** BEGIN Supplied data **
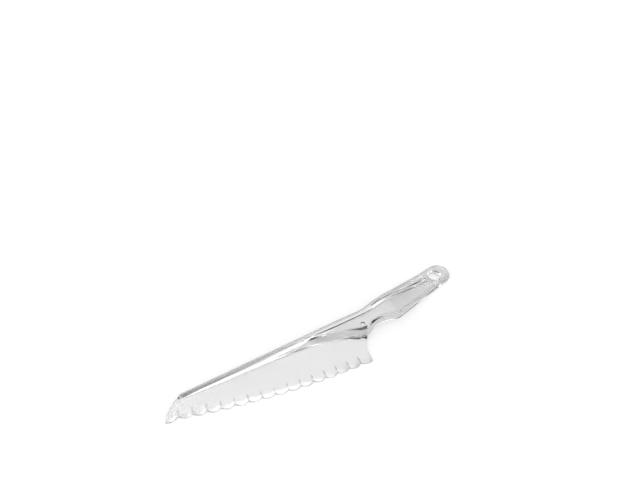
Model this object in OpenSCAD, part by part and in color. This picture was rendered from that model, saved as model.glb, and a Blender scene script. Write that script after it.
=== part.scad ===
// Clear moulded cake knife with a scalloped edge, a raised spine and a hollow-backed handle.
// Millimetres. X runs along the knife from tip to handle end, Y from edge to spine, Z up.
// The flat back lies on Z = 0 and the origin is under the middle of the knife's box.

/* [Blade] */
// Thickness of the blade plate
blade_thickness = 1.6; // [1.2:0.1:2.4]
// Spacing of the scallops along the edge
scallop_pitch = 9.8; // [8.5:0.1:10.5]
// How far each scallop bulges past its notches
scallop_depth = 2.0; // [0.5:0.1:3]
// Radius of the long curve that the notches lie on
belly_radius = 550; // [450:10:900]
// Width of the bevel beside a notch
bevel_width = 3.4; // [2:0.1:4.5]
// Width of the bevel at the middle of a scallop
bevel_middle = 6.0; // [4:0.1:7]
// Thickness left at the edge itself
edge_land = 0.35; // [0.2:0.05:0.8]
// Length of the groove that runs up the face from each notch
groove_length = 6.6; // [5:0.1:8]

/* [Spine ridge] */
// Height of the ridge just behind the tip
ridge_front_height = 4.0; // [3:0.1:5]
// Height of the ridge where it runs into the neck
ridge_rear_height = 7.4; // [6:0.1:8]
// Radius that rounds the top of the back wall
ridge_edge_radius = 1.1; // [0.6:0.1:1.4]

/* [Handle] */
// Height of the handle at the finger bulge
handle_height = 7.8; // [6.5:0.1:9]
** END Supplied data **
▶ Exercise objective:
Quote each line of the listing above exactly.

▶ The reply:
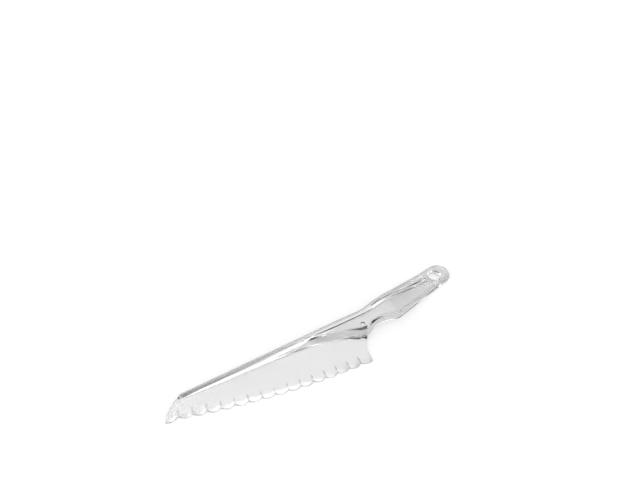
Model this object in OpenSCAD, part by part and in color. This picture was rendered from that model, saved as model.glb, and a Blender scene script. Write that script after it.
=== part.scad ===
// Clear moulded cake knife with a scalloped edge, a raised spine and a hollow-backed handle.
// Millimetres. X runs along the knife from tip to handle end, Y from edge to spine, Z up.
// The flat back lies on Z = 0 and the origin is under the middle of the knife's box.

/* [Blade] */
// Thickness of the blade plate
blade_thickness = 1.6; // [1.2:0.1:2.4]
// Spacing of the scallops along the edge
scallop_pitch = 9.8; // [8.5:0.1:10.5]
// How far each scallop bulges past its notches
scallop_depth = 2.0; // [0.5:0.1:3]
// Radius of the long curve that the notches lie on
belly_radius = 550; // [450:10:900]
// Width of the bevel beside a notch
bevel_width = 3.4; // [2:0.1:4.5]
// Width of the bevel at the middle of a scallop
bevel_middle = 6.0; // [4:0.1:7]
// Thickness left at the edge itself
edge_land = 0.35; // [0.2:0.05:0.8]
// Length of the groove that runs up the face from each notch
groove_length = 6.6; // [5:0.1:8]

/* [Spine ridge] */
// Height of the ridge just behind the tip
ridge_front_height = 4.0; // [3:0.1:5]
// Height of the ridge where it runs into the neck
ridge_rear_height = 7.4; // [6:0.1:8]
// Radius that rounds the top of the back wall
ridge_edge_radius = 1.1; // [0.6:0.1:1.4]

/* [Handle] */
// Height of the handle at the finger bulge
handle_height = 7.8; // [6.5:0.1:9]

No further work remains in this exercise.